It’s winter on the eastern slopes of Washington’s Cascade mountain range, and Nature Conservancy scientist Emily Howe is up to her mittens in snowpack.
This is the sunny side of the Evergreen State. Just east, in Yakima, rainfall averages less than 8½ inches per year. Yet the Yakima Valley is an agricultural powerhouse, producing 39 different foods, including 75 percent of the nation’s hops and 100 million boxes of apples every year.
Climate Resilience Through Science
Where does the water for this lush harvest come from? Snowpack. As the eastern Cascade snow slowly melts each spring, it sustains the Yakima River and the valley’s critical aquifers during the region’s dry summer.
But as climate shifts, the snowpack is thinner, and melts earlier in the year. Emily, with a doctorate in aquatic biology, leads a TNC-led snowpack study to determine what forest management practices could best sustain this snowpack and the life-giving water it provides.
Our 48,000-acre Central Cascades Forest provides an ideal natural laboratory to find out.
Reducing Stormwater Runoff
Linking forest management and water supply is just one way that science helps The Nature Conservancy in Washington improve landscape-scale resilience, here in our beautiful state and beyond. Using a practical, collaborative approach that incorporates innovative science and technology, we aim to change the way we practice conservation.
West of the Cascades, for example, we’ve created a stormwater heatmap that uses traffic data to identify where green infrastructure can have the greatest impact to reduce runoff of pollutants that threaten our rivers, Puget Sound, and the region’s iconic salmon population.
Currently, stormwater runoff from roads, cities and farms washes millions of tons of pollutants such as phosphorous and heavy metals into our waterways. By combining stormwater monitoring data, land-use maps and artificial intelligence technology that maps impervious surfaces, the stormwater heatmap reveals the location and expected amount of specific pollutants throughout the Puget Sound region.
The map will help identify the most effective places to curb pollution using green infrastructure. Green infrastructure refers to nature-mimicking stormwater control solutions, like raingardens or bioswales, that divert and filter polluted runoff before it enters Puget Sound and the freshwater habitats that feed it.
Balancing Water, Trees and Fire
Back in the eastern Cascades, Emily and colleagues focus on this question: What helps eastern Cascade snowpack last longer — open spaces where more snow accumulates but may melt sooner, or dense tree canopy, where less snow accumulates, but shade may contribute to a linger-longer spring melt-out?
“It’s a puzzle,” says Emily.
Exploring the answer, she’s discovered, means wrangling unruly lengths of PVC pipe, skiing miles into remote sites and poring over many megabytes of data and tens of thousands of photos. At six test plots, she and colleagues have set up automated cameras that record a time-lapse of snow levels on PVC stakes. In addition, temperature probes tucked into the soil reveal the date of melt-out.
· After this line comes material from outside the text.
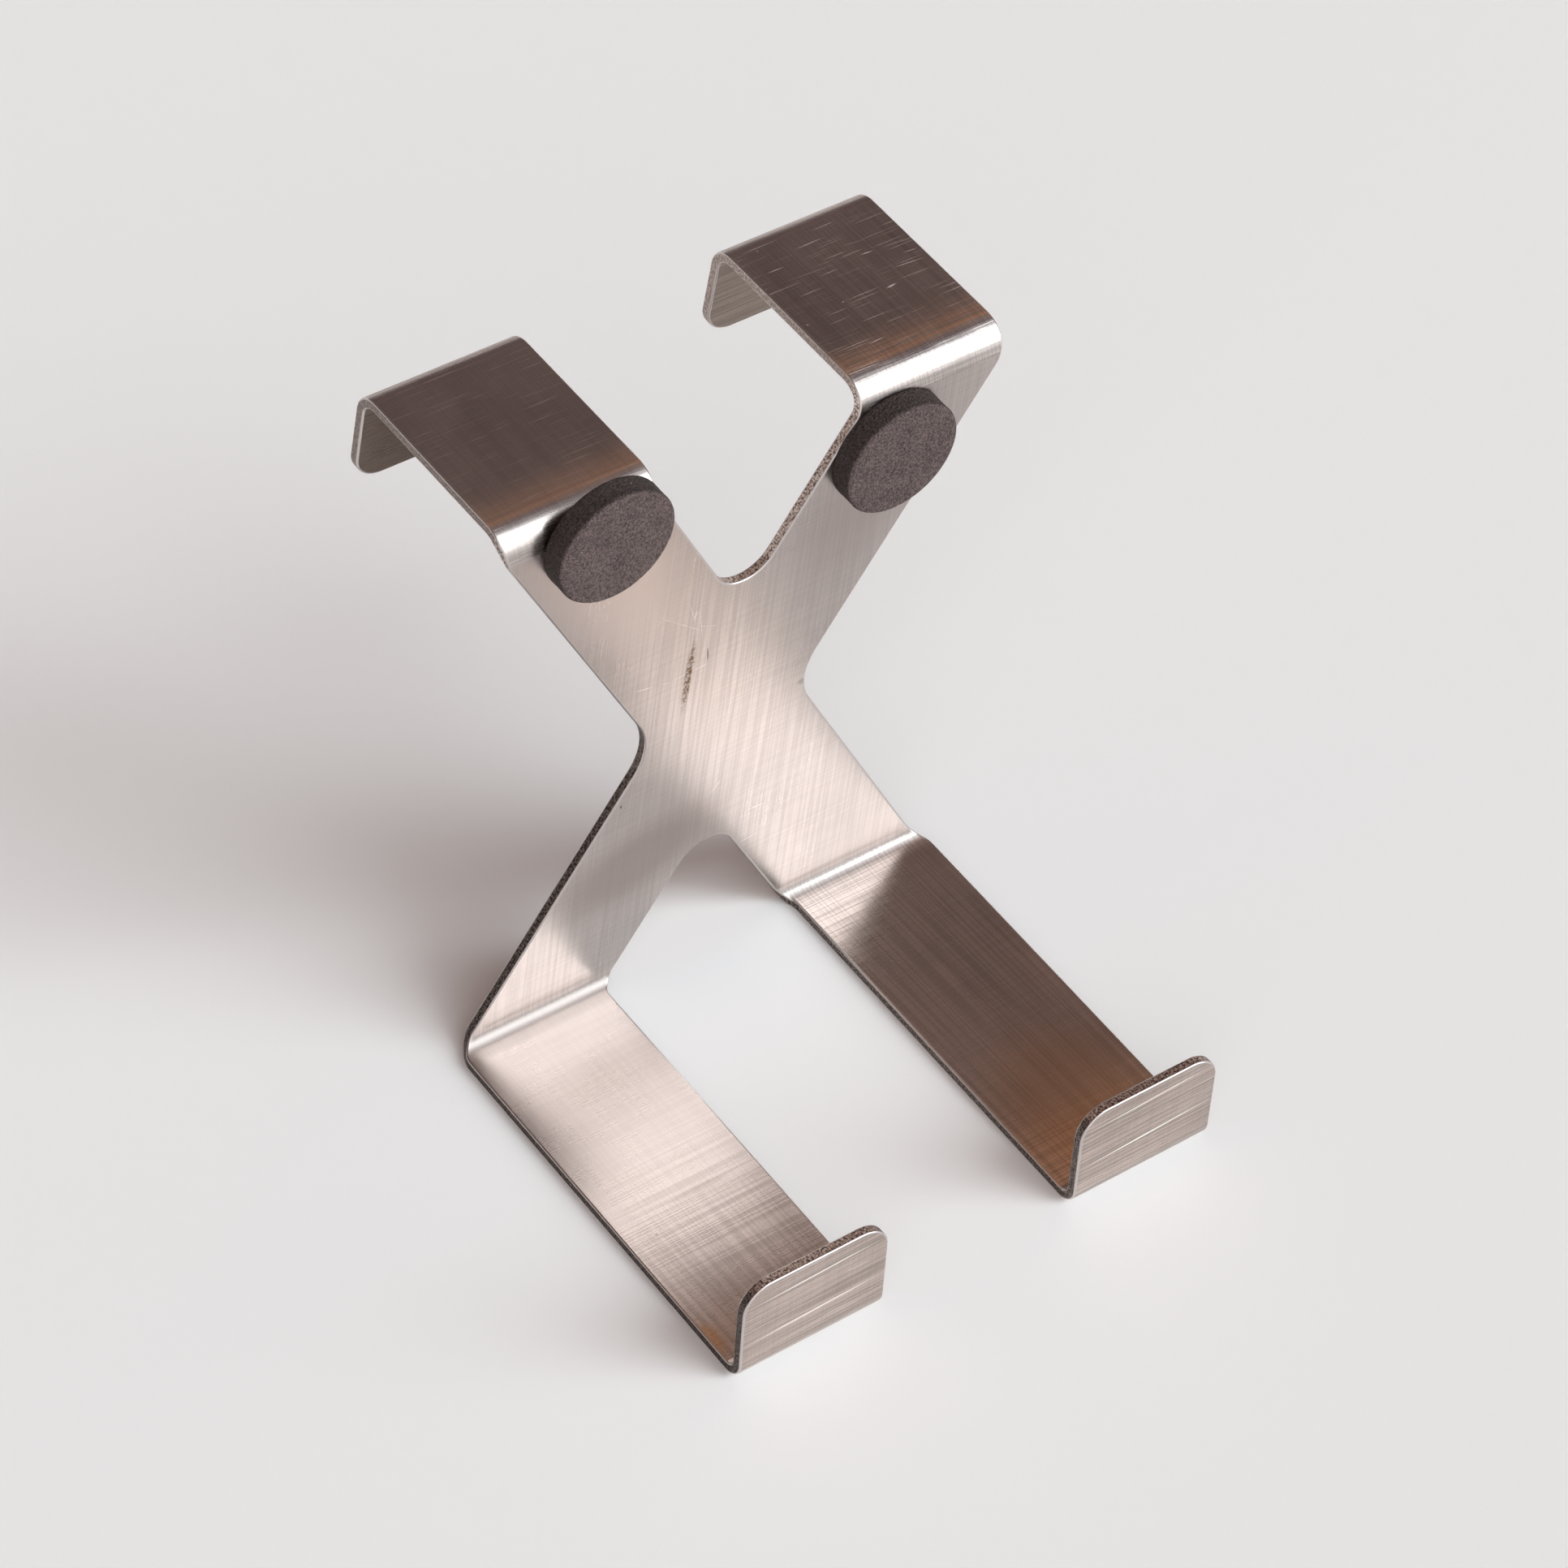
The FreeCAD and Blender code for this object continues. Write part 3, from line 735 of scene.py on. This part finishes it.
def rim_steel():
    """The sheared edge: shiny along both faces, torn and speckled between, smoother on the short hooks."""
    material, tree, shader = new_material("rim_steel")
    flat = add(tree, "ShaderNodeUVMap", uv_map="flat").outputs[0]
    depth = add(tree, "ShaderNodeSeparateXYZ", {0: flat}).outputs[1]
    place = add(tree, "ShaderNodeSeparateXYZ", {0: add(tree, "ShaderNodeTexCoord").outputs["Object"]})
    across, back, height = place.outputs
    tear = grain(tree, flat, 4.0, 1.0, 2.0, 0.7)
    specks = grain(tree, flat, 4.2, 4.2, 3.0, 0.75, 0, 4.4)
    torn = fade(tree, calc(tree, "ABSOLUTE", depth), 0.040, 0.030)
    tone = fade(tree, specks, 0.36, 0.64, 0.20, 1.80)
    tone = calc(tree, "MULTIPLY", tone, fade(tree, tear, 0.35, 0.65, 0.75, 1.2))
    # Behind the plate, on the short hooks, the speckle is weaker and the edge darker
    calm = fade(tree, back, 0.0105, 0.0125)
    speckle = calc(tree, "MULTIPLY", calc(tree, "SUBTRACT", tone, 1.0), fade(tree, calm, 0.0, 1.0, 1.0, 0.3))
    tone = calc(tree, "ADD", speckle, fade(tree, calm, 0.0, 1.0, 1.0, 0.65))
    color = scaled(tree, RIM, tone)

    normal = add(tree, "ShaderNodeNewGeometry").outputs["True Normal"]
    up = calc(tree, "ABSOLUTE", add(tree, "ShaderNodeSeparateXYZ", {0: normal}).outputs[2])
    # Painted shade and painted light: edges that face sideways are darker low down and on the left; edges
    # that face up are brighter
    painted_side_shade = fade(tree, height, 0.030, 0.046, 0.40, 1.5)
    painted_left_shade = fade(tree, across, -0.004, -0.014, 0.0, 0.35)
    painted_side_shade = calc(tree, "MULTIPLY", painted_side_shade, calc(tree, "SUBTRACT", 1.0, painted_left_shade))
    painted_top_light = fade(tree, height, 0.015, 0.040, 1.25, 1.9)
    topmost = fade(tree, up, 0.6, 0.95)
    shade = calc(tree, "ADD", calc(tree, "MULTIPLY", painted_side_shade, calc(tree, "SUBTRACT", 1.0, topmost)),
                 calc(tree, "MULTIPLY", topmost, painted_top_light))
    color = add(tree, "ShaderNodeVectorMath", {0: scaled(tree, color, shade), 1: RIM_BRIGHTEST},
                operation="MINIMUM").outputs[0]
    color = blend_color(tree, torn, RIM_BORDER, color)
    tree.links.new(color, shader.inputs["Base Color"])
    tree.links.new(fade(tree, torn, 0.0, 1.0, 0.28, 0.40), shader.inputs["Roughness"])
    relief = calc(tree, "ADD", calc(tree, "MULTIPLY", tear, 0.7), specks)
    bump = add(tree, "ShaderNodeBump", {"Strength": fade(tree, torn, 0, 1, 0.1, 0.8), "Distance": 0.00006,
               "Height": relief})
    tree.links.new(bump.outputs[0], shader.inputs["Normal"])
    shader.inputs["Metallic"].default_value = 1.0
    return material


def foam(name, seed, coarse):
    """Dark foam rubber: fine open cells, greyer on the flat face, with a few pale flecks.

    seed: moves the flecks. coarse: how deep the large cells are.
    """
    material, tree, shader = new_material(name)
    where = add(tree, "ShaderNodeTexCoord").outputs["Object"]
    cells = add(tree, "ShaderNodeTexVoronoi", {"Vector": where, "Scale": 4200.0, "Randomness": 1.0},
                feature="F1")
    fine = add(tree, "ShaderNodeTexNoise", {"Vector": where, "Scale": 4800.0, "Detail": 2.0,
               "Roughness": 0.8})
    broad = add(tree, "ShaderNodeTexNoise", {"Vector": where, "Scale": 500.0, "Detail": 3.0})
    normal = add(tree, "ShaderNodeNewGeometry").outputs["True Normal"]
    facing = add(tree, "ShaderNodeSeparateXYZ", {0: normal}).outputs[1]
    face = fade(tree, facing, -0.5, -0.9)
    tone = calc(tree, "ADD", fade(tree, fine.outputs[0], 0.36, 0.64, 0.50, 1.50),
                fade(tree, broad.outputs[0], 0.3, 0.7, -0.10, 0.10))
    color = scaled(tree, blend_color(tree, face, FOAM_EDGE, FOAM_FACE), tone)
    spots = add(tree, "ShaderNodeTexVoronoi", {"Vector": where, "Scale": 1900.0 + seed, "Randomness": 1.0},
                feature="F1")
    pick = add(tree, "ShaderNodeSeparateColor", {0: spots.outputs["Color"]})
    fleck = calc(tree, "MULTIPLY", fade(tree, spots.outputs["Distance"], 0.16, 0.06),
                 calc(tree, "GREATER_THAN", pick.outputs[0], 0.955))
    color = blend_color(tree, calc(tree, "MULTIPLY", fleck, 0.9), color, FLECK)
    height = calc(tree, "ADD", calc(tree, "MULTIPLY", cells.outputs["Distance"], coarse),
                  calc(tree, "MULTIPLY", fine.outputs[0], 0.6))
    bump = add(tree, "ShaderNodeBump", {"Strength": 1.0, "Distance": 0.00012, "Height": height})
    tree.links.new(color, shader.inputs["Base Color"])
    tree.links.new(bump.outputs[0], shader.inputs["Normal"])
    shader.inputs["Roughness"].default_value = 0.85
    shader.inputs["Specular IOR Level"].default_value = 0.35
    return material


# The number of a pad's sides
PAD_SIDES = 160
# Depth of the pits in a pad's cut edge and in its face, in millimetres
EDGE_PITS, FACE_PITS = 0.008, 0.004
# How far a pad's outline waves, as a share of its radius
OUTLINE_WAVES = 0.02


def make_pad(name, place, material, seed):
    """A foam disc stuck to the plate: rounded cut edge, slightly uneven outline."""
    rng = np.random.default_rng(seed)
    radius, around = PAD_ACROSS / 2, PAD_SIDES
    # Out from the middle and up from the plate, in shares of the radius and of the thickness
    profile = [(0.0, 1.0)]
    profile += [(share, 1.0) for share in np.linspace(0.06, 0.93, 22)]
    profile += [(1 - 0.06 * (1 - math.sin(angle)), 1 - 0.13 * (1 - math.cos(angle)))
                for angle in np.linspace(0.2, 1.5, 6)]
    profile += [(1.0 - 0.004 * math.sin(math.pi * h), h) for h in np.linspace(0.8, 0.06, 10)]
    profile += [(0.992, 0.0)]
    waves = [(k, rng.uniform(-1, 1) * OUTLINE_WAVES / k, rng.uniform(0, 6.28)) for k in range(2, 14)]
    places, faces = [], []
    for out, up in profile[1:]:
        for step in range(around):
            angle = 2 * math.pi * step / around
            wobble = sum(size * math.cos(k * angle + phase) for k, size, phase in waves)
            pit = abs(rng.normal(0, EDGE_PITS if out > 0.9 and 0 < up < 1 else FACE_PITS))
            reach = radius * min(1.0, out * (1 - 0.004 + wobble * 0.25 * out)) - pit
            places.append((place[0] + reach * math.cos(angle),
                           PLATE_FRONT - max(0.0, up * PAD_THICK - pit * (up > 0)),
                           place[1] + reach * math.sin(angle)))
    centre = len(places)
    places.append((place[0], PLATE_FRONT - PAD_THICK, place[1]))
    bottom = len(places)
    places.append((place[0], PLATE_FRONT, place[1]))
    rows = len(profile) - 1
    for step in range(around):
        after = (step + 1) % around
        faces.append((centre, step, after))
        faces.append((bottom, (rows - 1) * around + after, (rows - 1) * around + step))
        for row in range(rows - 1):
            near, far = row * around, (row + 1) * around
            faces.append((near + step, far + step, far + after, near + after))
    mesh = bpy.data.meshes.new(f"{name}_foam")
    mesh.from_pydata([tuple(c * MM for c in p) for p in places], [], faces)
    mesh.polygons.foreach_set("use_smooth", [True] * len(faces))
    mesh.materials.append(material)
    piece = bpy.data.objects.new(f"{name}_foam", mesh)
    bpy.context.scene.collection.objects.link(piece)
    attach(piece, "root")
    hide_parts(name)
    return piece


# Studio

def seen_directly(tree):
    """1 for what the camera sees, directly, in metal or through glass."""
    path = add(tree, "ShaderNodeLightPath")
    either = calc(tree, "MAXIMUM", path.outputs["Is Camera Ray"], path.outputs["Is Glossy Ray"])
    return calc(tree, "MAXIMUM", either, path.outputs["Is Transmission Ray"])


# The floor's disc and the low wall around it, in metres, their number of sides and their tones
FLOOR_RADIUS, WALL_HEIGHT, FLOOR_SIDES = 4.0, 0.5, 96
FLOOR_TONE, WALL_GLOW = 0.94, 0.93


def make_floor():
    """A pale disc, and a low pale wall around it far outside the object."""
    bend = WALL_HEIGHT / 2
    profile = [(0.0, 0.0), (0.1, 0.0), (1.0, 0.0), (FLOOR_RADIUS, 0.0)]
    profile += [(FLOOR_RADIUS + bend * math.sin(angle), bend * (1 - math.cos(angle)))
                for angle in np.linspace(0.1, math.pi / 2, 12)]
    profile += [(FLOOR_RADIUS + bend, WALL_HEIGHT)]
    ways = [(math.cos(angle), math.sin(angle))
            for angle in (2 * math.pi * k / FLOOR_SIDES for k in range(FLOOR_SIDES))]
    places = [(0, 0, 0)] + [(out * x, out * y, up) for out, up in profile[1:] for x, y in ways]
    floor_faces, wall_faces = [], []
    for k in range(FLOOR_SIDES):
        after = (k + 1) % FLOOR_SIDES
        floor_faces.append((0, 1 + k, 1 + after))
        for row in range(len(profile) - 2):
            near, far = 1 + row * FLOOR_SIDES, 1 + (row + 1) * FLOOR_SIDES
            (floor_faces if row < 2 else wall_faces).append((near + k, far + k, far + after, near + after))
    for name, faces in (("floor", floor_faces), ("low_wall", wall_faces)):
        mesh = bpy.data.meshes.new(name)
        mesh.from_pydata(places, [], faces)
        mesh.polygons.foreach_set("use_smooth", [True] * len(faces))
        item = bpy.data.objects.new(name, mesh)
        bpy.context.scene.collection.objects.link(item)
        material, tree, shader = new_material(name)
        shader.inputs["Base Color"].default_value = (FLOOR_TONE, FLOOR_TONE, FLOOR_TONE, 1)
        shader.inputs["Roughness"].default_value = 0.9
        shader.inputs["Specular IOR Level"].default_value = 0.1
        if name == "low_wall":
            glow = add(tree, "ShaderNodeEmission", {"Color": (WALL_GLOW, WALL_GLOW, WALL_GLOW, 1)})
            mix = add(tree, "ShaderNodeMixShader", {0: seen_directly(tree), 1: shader.outputs[0],
                      2: glow.outputs[0]})
            tree.links.new(mix.outputs[0], tree.nodes["Material Output"].inputs["Surface"])
        mesh.materials.append(material)


# Where the room's bright front part ends, and where the dim part behind it begins
FRONT_END, DIM_START = -0.47, -0.36
# The room by depth, from -1 in front of the trays to +1 behind: place, colour
SKY = [
    (-1.00, (1.5, 1.5, 1.5)),
    (-0.84, (1.8, 1.8, 1.8)),
    (-0.66, (6.0, 6.45, 6.65)),
    (FRONT_END, (6.0, 6.45, 6.65)),
    (DIM_START, (0.15, 0.11, 0.12)),
    (0.10, (0.12, 0.088, 0.095)),
    (0.18, (0.56, 0.29, 0.16)),
    (0.34, (0.44, 0.24, 0.145)),
    (0.40, (0.21, 0.145, 0.120)),
    (0.46, (0.150, 0.118, 0.116)),
    (0.54, (0.132, 0.106, 0.108)),
    (1.00, (0.135, 0.098, 0.104)),
]
# What takes the place of the bright part to the left of this span of sideways directions
LEFT_EDGE = (0.02, 0.30)
LEFT_COLOR = (1.30, 1.29, 1.28, 1)


def make_world():
    """A room that is bright in front of the object on the right, and dim behind and above it."""
    world = bpy.data.worlds.new("studio")
    world.use_nodes = True
    tree = world.node_tree
    way = add(tree, "ShaderNodeTexCoord").outputs["Generated"]
    split = add(tree, "ShaderNodeSeparateXYZ", {0: way})
    across, depth = split.outputs[0], split.outputs[1]
    share = calc(tree, "MULTIPLY_ADD", depth, 0.5, 0.5)
    ramp = add(tree, "ShaderNodeValToRGB", {0: share})
    stops = ramp.color_ramp
    stops.interpolation = "EASE"
    top = max(max(color) for _, color in SKY)
    while len(stops.elements) < len(SKY):
        stops.elements.new(0.5)
    for stop, (where, color) in zip(stops.elements, SKY):
        stop.position = where * 0.5 + 0.5
        stop.color = (*[c / top for c in color], 1)
    room = scaled(tree, ramp.outputs[0], top)
    front = fade(tree, depth, DIM_START, FRONT_END)
    side = calc(tree, "MULTIPLY", front, fade(tree, across, LEFT_EDGE[1], LEFT_EDGE[0]))
    room = blend_color(tree, side, room, LEFT_COLOR)
    tree.links.new(room, tree.nodes["Background"].inputs["Color"])
    bpy.context.scene.world = world


def make_camera():
    """The camera where the photograph was taken from."""
    right, up, back = camera_axes()
    data = bpy.data.cameras.new("camera")
    data.lens = FOCAL_PIXELS / PHOTO * data.sensor_width
    item = bpy.data.objects.new("camera", data)
    bpy.context.scene.collection.objects.link(item)
    turn = Matrix((right, up, back)).transposed().to_4x4()
    item.matrix_world = Matrix.Translation(camera_place() * MM) @ turn
    bpy.context.scene.camera = item


hook = make_hook()
for surface in (
    steel("plate_steel", STEEL, turn=0, anisotropy=0.4, roughness=0.30, cross=0.5, contrast=0.052,
          streaks=0.12, scratches=PLATE_SCRATCHES, where=on_plate, extra=plate_marks_and_painted_shading),
    steel("tray_steel", BRIGHTENED_TRAY_STEEL, turn=90, anisotropy=0.2, roughness=0.27, cross=1.0, contrast=0.12,
          relief=0.0, strength=tray_strength, extra=tray_marks_and_painted_reflection),
    steel("shelf_steel", STEEL, turn=90, anisotropy=0.4, roughness=0.27, cross=0.5, contrast=0.17,
          streaks=0.8, strength=shelf_strength, scratches=SHELF_SCRATCHES, where=on_shelf),
    steel("lip_steel", WARM_STEEL, turn=90, anisotropy=0.5, roughness=0.30, cross=0.15, contrast=0.18,
          streaks=0.5, scratches=LIP_SCRATCHES, where=on_long_lip, extra=shade_lip_insides),
    rim_steel(),
):
    hook.data.materials.append(surface)
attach(hook, "root")
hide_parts("double_hook")
make_pad("left_pad", PADS["left_pad"], foam("left_foam", 0.0, 0.5), 3)
make_pad("right_pad", PADS["right_pad"], foam("right_foam", 170.0, 1.0), 8)
make_floor()
make_world()
make_camera()
bpy.context.scene.view_settings.view_transform = "Standard"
When temps shift from steady cold to wild daily swings, for example, it means snow no longer insulates the ground in that spot.
This two-year TNC study is the first to link tree cover to snowpack duration in the eastern Cascades. It will help TNC manage our Central Cascades Forest to make the most of shrinking snowpack for the benefit of downstream users, such as farmers. How many trees do we leave and how many do we thin? Which ones?
Ideally, what’s good for snowpack will be good for another TNC goal: improving fire resilience. If not, says Emily, we’ll need to find science-based solutions that balance both water and fire. Science, she’s sure, can help find a way.
In Conservation, Science is Power
From snowy Cascade forests to Puget Sound waters, science plays a central role in the TNC’s vision for Washington state and beyond. Our innovative, collaborative and practical approach allows us to investigate critical—and ever evolving—questions at the intersection of conservation, ecology, economics and social science.
For example: What is the interplay between ecosystem restoration, human health, agriculture and communities? How can we invest resources to best maximize climate resilience? In a continuing quest for answers, a partnership between TNC scientists, the University of Washington, and the science and technology sector will generate peer-reviewed papers and explore scalable strategies that transform the relationship between people and nature.
Science is so much more than data. Crafted by innovation, carried out by diligent investigation, built on facts and evidence, science is power. It gives us the power to understand how natural and human systems function together in Washington state—and makes the TNC’s work more effective than ever.